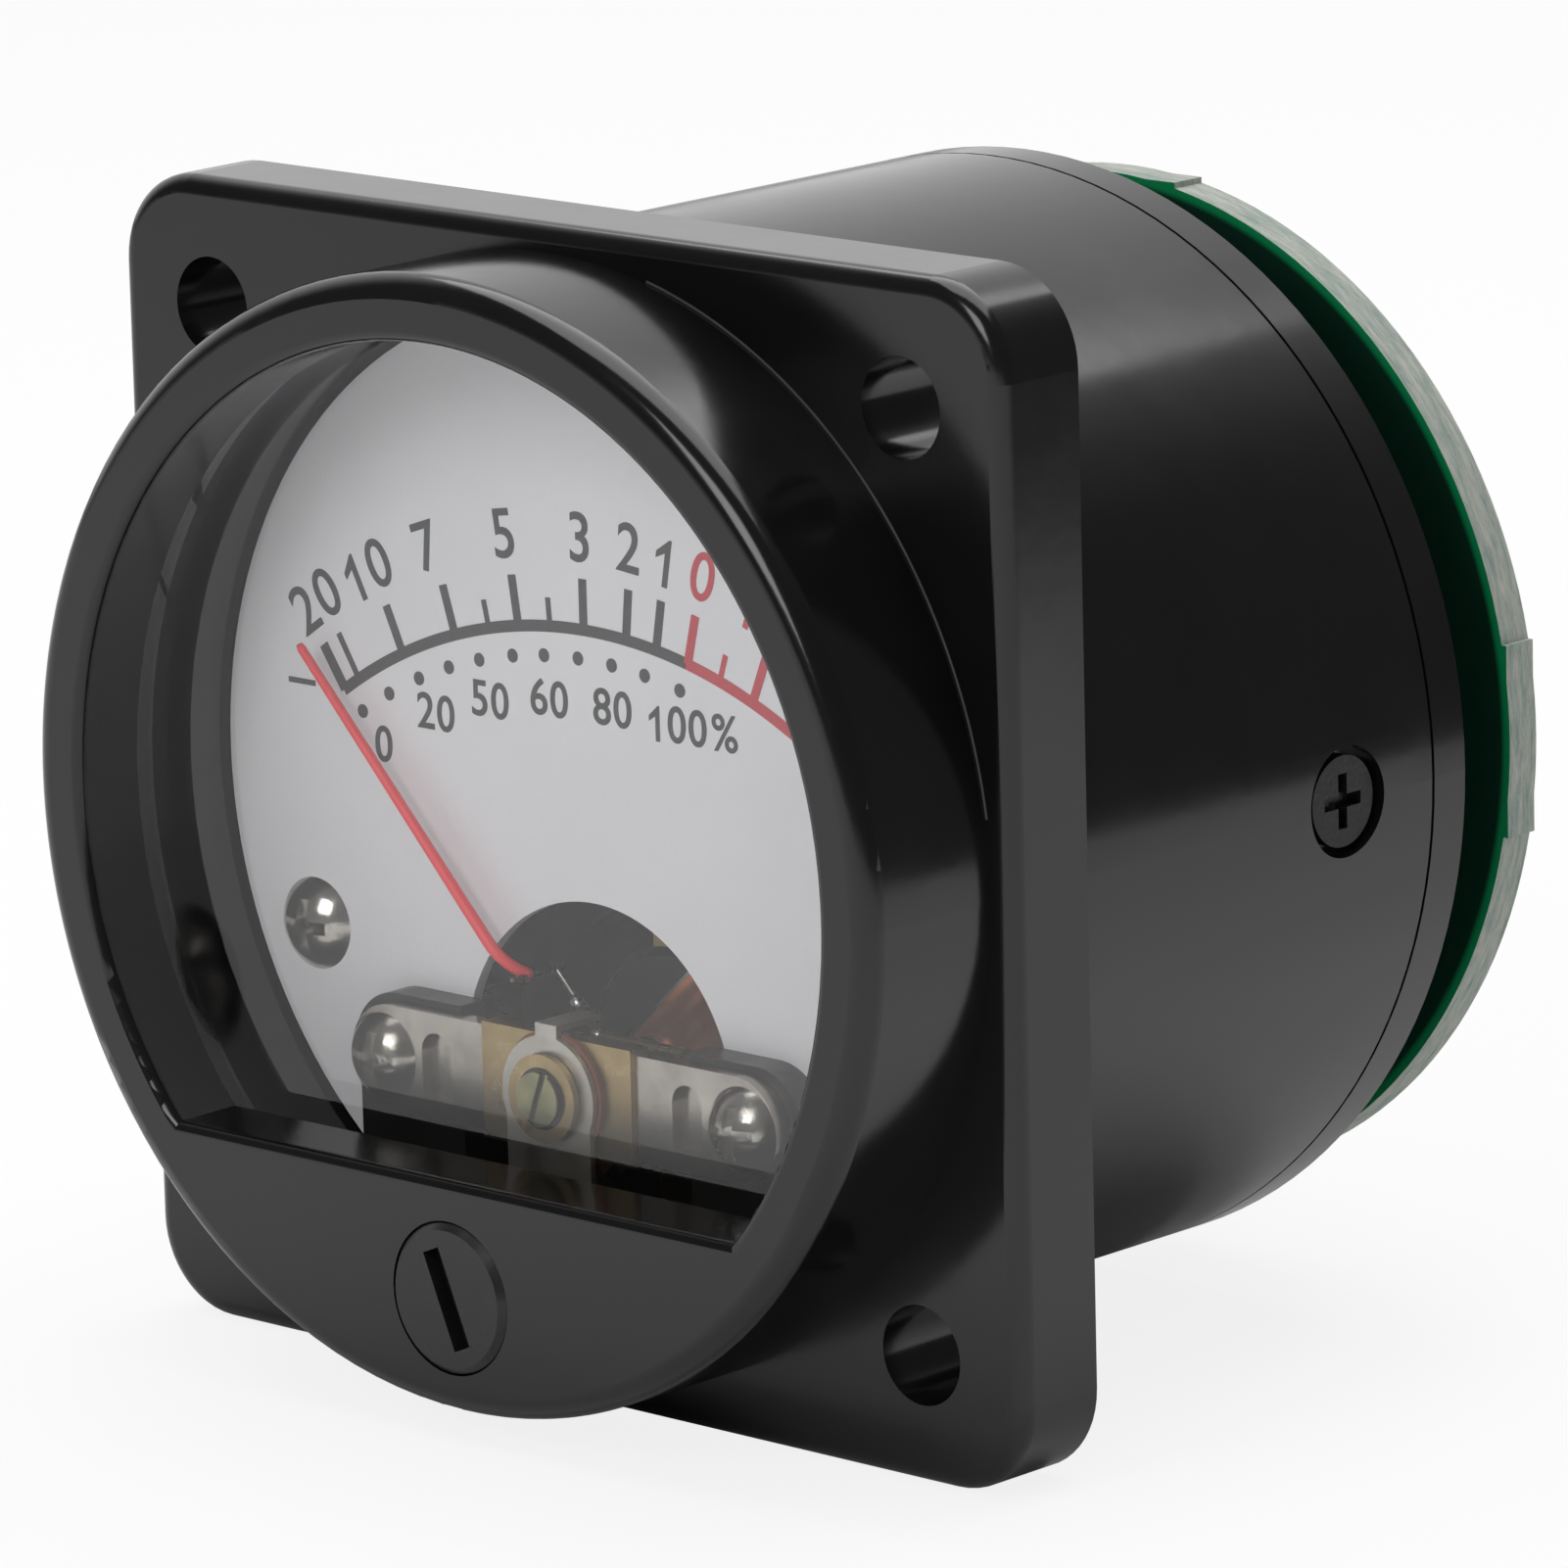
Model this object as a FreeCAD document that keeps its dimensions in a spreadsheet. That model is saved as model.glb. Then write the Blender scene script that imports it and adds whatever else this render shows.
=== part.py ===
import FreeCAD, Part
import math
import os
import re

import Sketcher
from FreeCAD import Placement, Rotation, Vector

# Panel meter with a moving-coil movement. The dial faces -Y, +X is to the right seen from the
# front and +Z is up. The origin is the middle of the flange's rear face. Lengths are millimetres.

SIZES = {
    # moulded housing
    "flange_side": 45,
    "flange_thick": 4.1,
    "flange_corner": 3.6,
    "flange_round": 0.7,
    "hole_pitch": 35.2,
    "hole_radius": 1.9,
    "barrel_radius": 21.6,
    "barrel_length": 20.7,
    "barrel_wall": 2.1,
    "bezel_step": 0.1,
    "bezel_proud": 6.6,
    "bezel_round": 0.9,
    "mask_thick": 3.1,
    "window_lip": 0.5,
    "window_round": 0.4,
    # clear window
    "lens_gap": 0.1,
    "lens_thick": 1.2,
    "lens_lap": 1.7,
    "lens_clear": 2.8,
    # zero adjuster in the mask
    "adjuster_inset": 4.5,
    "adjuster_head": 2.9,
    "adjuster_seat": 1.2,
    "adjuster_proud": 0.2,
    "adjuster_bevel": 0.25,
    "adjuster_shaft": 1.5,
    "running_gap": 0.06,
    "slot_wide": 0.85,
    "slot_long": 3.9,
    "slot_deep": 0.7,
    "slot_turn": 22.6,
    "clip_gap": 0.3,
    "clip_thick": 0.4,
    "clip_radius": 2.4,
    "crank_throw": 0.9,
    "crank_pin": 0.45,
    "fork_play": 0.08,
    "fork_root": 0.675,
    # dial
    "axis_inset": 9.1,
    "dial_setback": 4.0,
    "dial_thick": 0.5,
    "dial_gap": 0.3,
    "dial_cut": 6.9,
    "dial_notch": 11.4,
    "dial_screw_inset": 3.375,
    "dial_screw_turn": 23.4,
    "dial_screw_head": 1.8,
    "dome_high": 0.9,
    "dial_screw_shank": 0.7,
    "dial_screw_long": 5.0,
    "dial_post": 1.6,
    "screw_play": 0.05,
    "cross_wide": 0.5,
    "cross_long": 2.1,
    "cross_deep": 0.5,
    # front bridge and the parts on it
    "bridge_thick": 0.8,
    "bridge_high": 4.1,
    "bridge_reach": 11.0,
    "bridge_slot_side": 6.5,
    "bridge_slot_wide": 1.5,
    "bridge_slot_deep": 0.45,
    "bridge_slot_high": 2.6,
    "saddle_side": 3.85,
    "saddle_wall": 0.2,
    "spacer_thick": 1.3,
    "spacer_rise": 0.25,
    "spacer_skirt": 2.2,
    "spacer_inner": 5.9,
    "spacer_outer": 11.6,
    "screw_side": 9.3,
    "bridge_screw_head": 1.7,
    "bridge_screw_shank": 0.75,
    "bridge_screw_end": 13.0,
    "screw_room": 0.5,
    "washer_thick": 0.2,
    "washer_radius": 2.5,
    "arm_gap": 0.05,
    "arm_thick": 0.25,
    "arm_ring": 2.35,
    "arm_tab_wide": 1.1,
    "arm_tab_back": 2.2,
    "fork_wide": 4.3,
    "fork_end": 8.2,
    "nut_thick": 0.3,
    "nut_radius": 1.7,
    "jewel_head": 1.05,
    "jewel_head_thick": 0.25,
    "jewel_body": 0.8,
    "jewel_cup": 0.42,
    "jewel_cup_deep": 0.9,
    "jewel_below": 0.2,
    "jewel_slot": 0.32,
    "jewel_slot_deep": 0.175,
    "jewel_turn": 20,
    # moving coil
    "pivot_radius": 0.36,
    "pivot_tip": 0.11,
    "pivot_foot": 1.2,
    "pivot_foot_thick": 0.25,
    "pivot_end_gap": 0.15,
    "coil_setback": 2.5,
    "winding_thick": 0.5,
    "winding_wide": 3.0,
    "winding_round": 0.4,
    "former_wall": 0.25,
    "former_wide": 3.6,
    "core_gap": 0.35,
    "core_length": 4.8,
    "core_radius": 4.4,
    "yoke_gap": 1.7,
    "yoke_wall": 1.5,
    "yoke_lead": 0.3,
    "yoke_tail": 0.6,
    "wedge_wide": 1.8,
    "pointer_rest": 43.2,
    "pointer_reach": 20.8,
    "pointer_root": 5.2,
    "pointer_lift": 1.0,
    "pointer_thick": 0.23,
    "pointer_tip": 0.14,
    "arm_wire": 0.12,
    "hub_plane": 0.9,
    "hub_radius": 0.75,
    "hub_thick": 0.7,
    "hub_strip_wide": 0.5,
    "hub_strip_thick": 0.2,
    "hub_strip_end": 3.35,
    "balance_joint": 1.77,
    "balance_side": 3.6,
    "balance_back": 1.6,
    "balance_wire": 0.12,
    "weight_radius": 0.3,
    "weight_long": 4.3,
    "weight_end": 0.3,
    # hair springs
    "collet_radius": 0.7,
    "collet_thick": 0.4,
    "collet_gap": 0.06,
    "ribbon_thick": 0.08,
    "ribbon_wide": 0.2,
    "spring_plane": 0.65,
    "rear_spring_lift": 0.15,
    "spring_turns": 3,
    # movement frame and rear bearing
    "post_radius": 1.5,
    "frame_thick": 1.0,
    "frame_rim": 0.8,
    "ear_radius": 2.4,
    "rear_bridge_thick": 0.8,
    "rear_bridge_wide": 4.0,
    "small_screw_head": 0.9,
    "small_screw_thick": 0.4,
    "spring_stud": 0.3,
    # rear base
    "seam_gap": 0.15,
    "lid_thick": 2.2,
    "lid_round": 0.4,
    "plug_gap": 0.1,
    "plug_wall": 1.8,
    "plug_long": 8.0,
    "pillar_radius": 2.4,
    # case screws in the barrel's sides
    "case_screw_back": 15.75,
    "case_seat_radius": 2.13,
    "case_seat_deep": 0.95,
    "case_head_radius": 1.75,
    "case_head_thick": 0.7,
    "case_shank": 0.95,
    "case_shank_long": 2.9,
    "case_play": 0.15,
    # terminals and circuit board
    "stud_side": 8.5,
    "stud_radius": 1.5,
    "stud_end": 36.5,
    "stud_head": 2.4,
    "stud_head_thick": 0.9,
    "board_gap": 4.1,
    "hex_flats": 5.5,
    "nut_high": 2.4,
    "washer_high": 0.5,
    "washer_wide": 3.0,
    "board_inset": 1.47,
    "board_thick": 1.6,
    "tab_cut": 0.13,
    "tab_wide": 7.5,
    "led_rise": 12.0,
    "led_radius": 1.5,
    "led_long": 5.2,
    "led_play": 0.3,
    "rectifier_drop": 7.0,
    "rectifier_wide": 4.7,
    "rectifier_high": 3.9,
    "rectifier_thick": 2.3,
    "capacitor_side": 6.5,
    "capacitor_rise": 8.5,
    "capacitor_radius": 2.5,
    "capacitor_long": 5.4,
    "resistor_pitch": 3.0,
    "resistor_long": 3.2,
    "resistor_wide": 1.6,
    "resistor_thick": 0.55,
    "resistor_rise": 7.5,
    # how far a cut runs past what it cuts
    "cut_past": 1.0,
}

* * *

→ **Prompt**
Copy each line of the data above that holds "FreeCAD".

→ **Complete response**
Model this object as a FreeCAD document that keeps its dimensions in a spreadsheet. That model is saved as model.glb. Then write the Blender scene script that imports it and adds whatever else this render shows.
import FreeCAD, Part
from FreeCAD import Placement, Rotation, Vector